What you should do
Look below for the line containing "obj.parent = empty"; from there through the line containing "cad_parts[node].hide_render = cad_parts[node].hide_viewport", both lines included, please set down each line exactly and nothing else.

Extracted entries
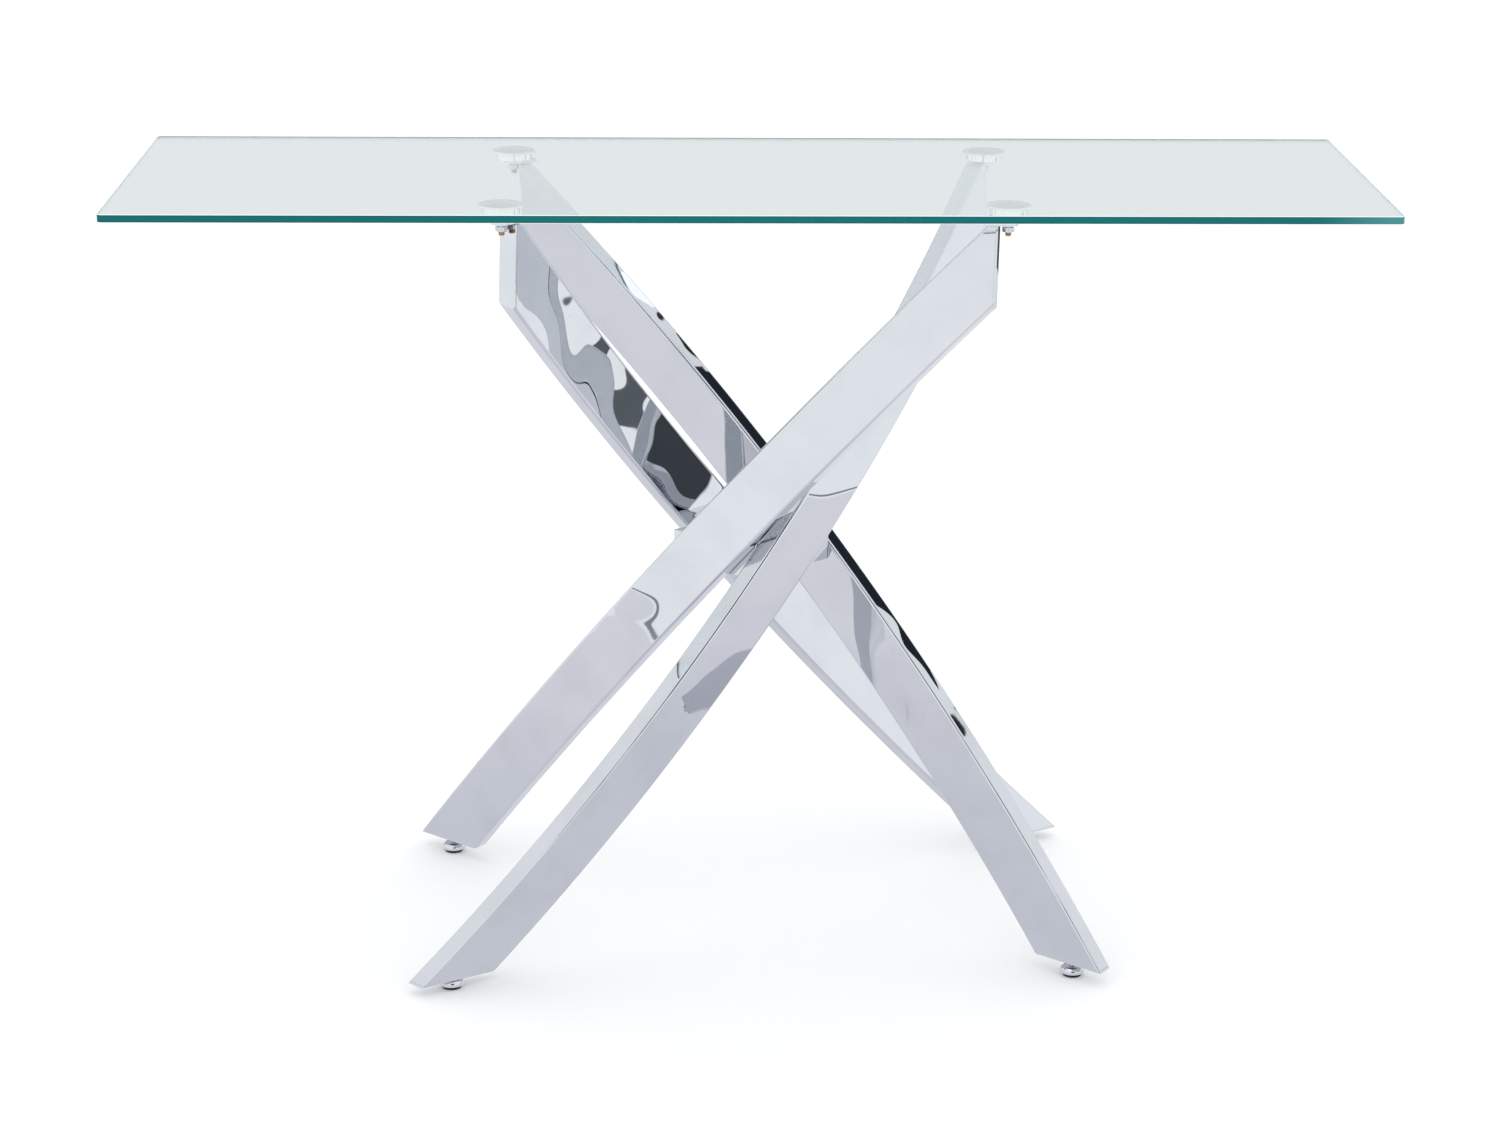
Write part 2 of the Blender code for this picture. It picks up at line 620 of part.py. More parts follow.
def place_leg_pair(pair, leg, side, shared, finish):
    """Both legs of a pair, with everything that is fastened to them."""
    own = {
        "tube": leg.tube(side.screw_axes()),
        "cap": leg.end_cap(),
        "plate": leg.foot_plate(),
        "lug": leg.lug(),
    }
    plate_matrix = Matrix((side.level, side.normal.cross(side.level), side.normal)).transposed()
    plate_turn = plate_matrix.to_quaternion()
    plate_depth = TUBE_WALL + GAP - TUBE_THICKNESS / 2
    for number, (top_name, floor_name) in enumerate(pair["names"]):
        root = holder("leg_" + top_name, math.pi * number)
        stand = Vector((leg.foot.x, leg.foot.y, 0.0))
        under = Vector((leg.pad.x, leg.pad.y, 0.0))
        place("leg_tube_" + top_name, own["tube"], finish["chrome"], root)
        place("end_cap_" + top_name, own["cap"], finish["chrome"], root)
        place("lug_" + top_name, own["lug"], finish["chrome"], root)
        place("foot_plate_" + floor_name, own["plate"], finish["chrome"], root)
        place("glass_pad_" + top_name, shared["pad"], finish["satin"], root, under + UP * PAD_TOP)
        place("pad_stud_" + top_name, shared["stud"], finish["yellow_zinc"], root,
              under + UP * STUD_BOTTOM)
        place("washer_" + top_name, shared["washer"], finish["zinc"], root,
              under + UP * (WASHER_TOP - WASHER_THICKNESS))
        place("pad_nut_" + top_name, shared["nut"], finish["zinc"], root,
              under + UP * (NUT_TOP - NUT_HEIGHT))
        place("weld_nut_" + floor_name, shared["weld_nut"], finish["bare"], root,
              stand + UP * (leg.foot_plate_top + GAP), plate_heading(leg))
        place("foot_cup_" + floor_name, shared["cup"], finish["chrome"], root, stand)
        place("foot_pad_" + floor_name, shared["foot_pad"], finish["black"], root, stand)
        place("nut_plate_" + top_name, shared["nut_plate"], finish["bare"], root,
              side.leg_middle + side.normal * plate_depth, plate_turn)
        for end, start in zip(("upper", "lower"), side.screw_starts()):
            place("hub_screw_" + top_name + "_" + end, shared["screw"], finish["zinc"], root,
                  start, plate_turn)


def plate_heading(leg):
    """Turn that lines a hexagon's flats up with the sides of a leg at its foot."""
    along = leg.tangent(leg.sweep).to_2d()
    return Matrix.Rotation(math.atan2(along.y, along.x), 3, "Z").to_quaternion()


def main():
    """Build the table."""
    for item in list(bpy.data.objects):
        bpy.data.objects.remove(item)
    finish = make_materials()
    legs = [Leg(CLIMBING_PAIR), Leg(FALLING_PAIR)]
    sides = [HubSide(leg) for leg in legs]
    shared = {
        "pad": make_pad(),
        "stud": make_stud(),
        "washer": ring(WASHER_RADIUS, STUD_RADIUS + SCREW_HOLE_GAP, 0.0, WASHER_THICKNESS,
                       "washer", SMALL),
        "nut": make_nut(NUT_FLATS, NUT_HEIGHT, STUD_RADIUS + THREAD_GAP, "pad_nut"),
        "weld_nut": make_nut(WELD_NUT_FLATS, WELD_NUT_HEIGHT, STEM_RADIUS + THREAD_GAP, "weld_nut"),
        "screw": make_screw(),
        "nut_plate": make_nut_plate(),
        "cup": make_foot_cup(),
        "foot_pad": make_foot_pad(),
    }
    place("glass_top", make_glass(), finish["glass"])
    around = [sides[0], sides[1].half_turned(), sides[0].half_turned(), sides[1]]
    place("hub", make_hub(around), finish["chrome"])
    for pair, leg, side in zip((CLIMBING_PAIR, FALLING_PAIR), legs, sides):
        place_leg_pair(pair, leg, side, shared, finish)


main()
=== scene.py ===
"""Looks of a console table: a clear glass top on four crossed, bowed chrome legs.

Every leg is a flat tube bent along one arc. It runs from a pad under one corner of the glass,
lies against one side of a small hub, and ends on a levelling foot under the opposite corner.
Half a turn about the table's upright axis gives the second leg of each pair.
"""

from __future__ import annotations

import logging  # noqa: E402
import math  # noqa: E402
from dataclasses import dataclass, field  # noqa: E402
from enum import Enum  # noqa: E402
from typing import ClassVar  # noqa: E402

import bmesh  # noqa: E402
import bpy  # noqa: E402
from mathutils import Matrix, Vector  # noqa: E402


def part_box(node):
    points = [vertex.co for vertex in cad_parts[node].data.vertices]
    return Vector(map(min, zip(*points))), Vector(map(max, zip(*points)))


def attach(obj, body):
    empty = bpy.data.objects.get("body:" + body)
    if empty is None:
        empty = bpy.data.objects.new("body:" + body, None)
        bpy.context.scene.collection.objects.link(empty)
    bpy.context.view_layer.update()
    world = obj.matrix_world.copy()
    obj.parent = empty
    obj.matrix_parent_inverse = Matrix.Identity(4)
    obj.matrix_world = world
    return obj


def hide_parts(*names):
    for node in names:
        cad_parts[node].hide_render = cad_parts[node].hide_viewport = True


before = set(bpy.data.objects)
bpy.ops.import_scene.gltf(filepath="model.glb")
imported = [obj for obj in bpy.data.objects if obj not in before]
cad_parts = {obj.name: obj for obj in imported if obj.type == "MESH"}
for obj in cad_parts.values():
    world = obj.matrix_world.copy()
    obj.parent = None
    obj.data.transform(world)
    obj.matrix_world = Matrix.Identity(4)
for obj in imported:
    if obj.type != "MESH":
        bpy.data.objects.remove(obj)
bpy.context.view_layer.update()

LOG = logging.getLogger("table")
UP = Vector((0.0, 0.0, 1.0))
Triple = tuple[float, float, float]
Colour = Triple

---

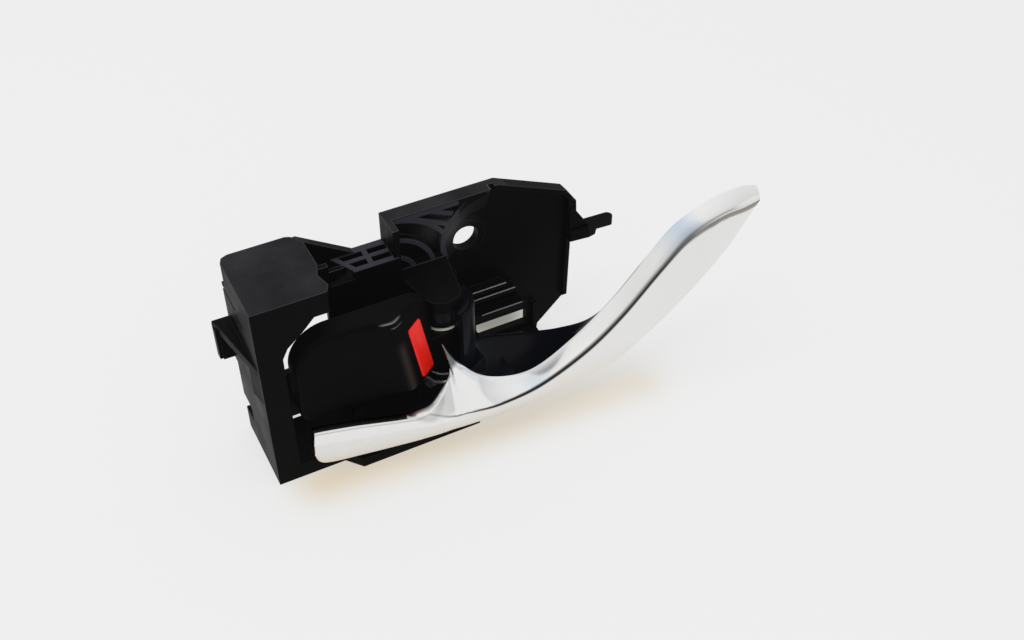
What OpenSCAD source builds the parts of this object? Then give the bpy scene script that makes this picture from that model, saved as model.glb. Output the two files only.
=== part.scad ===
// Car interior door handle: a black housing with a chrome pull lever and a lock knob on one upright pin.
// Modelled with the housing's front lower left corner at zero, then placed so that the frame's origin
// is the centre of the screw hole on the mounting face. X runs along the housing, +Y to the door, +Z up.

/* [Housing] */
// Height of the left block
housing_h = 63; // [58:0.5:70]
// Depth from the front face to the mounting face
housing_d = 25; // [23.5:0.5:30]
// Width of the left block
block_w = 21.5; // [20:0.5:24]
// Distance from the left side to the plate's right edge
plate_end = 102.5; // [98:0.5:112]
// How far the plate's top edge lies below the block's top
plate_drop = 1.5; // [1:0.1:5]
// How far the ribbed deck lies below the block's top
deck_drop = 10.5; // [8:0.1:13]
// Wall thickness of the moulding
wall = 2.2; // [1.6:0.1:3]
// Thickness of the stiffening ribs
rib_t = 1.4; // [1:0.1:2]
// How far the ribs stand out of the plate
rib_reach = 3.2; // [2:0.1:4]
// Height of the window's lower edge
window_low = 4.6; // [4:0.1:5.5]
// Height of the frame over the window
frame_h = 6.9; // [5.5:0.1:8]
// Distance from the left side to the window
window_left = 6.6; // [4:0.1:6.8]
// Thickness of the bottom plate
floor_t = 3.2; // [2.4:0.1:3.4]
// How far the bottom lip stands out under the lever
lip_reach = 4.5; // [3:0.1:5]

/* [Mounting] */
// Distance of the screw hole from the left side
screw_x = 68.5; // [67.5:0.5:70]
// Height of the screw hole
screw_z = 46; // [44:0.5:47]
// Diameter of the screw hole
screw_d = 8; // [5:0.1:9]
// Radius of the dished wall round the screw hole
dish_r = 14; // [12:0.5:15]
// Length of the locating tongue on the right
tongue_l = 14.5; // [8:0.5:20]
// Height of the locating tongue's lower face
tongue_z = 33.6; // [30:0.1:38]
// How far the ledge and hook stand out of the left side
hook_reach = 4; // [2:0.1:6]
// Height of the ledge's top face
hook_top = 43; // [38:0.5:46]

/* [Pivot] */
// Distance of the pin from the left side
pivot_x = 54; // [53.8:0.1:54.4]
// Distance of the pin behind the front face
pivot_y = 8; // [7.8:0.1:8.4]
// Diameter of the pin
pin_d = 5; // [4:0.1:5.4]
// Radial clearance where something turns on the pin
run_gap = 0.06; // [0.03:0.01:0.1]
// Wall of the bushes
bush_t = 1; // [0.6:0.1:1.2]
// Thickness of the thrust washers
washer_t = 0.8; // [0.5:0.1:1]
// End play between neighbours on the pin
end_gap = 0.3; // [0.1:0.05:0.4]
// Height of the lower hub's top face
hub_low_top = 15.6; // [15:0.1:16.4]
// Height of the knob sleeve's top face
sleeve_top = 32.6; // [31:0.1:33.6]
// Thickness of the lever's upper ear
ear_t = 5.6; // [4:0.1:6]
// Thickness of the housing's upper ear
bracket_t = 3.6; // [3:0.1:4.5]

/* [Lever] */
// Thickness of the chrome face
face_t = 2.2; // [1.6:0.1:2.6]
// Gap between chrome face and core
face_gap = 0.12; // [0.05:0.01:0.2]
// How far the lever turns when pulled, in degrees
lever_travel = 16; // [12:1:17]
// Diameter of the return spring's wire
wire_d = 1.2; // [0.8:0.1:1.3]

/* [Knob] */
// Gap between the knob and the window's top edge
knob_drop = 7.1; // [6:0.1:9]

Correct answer
    obj.parent = empty
    obj.matrix_parent_inverse = Matrix.Identity(4)
    obj.matrix_world = world
    return obj


def hide_parts(*names):
    for node in names:
        cad_parts[node].hide_render = cad_parts[node].hide_viewport = True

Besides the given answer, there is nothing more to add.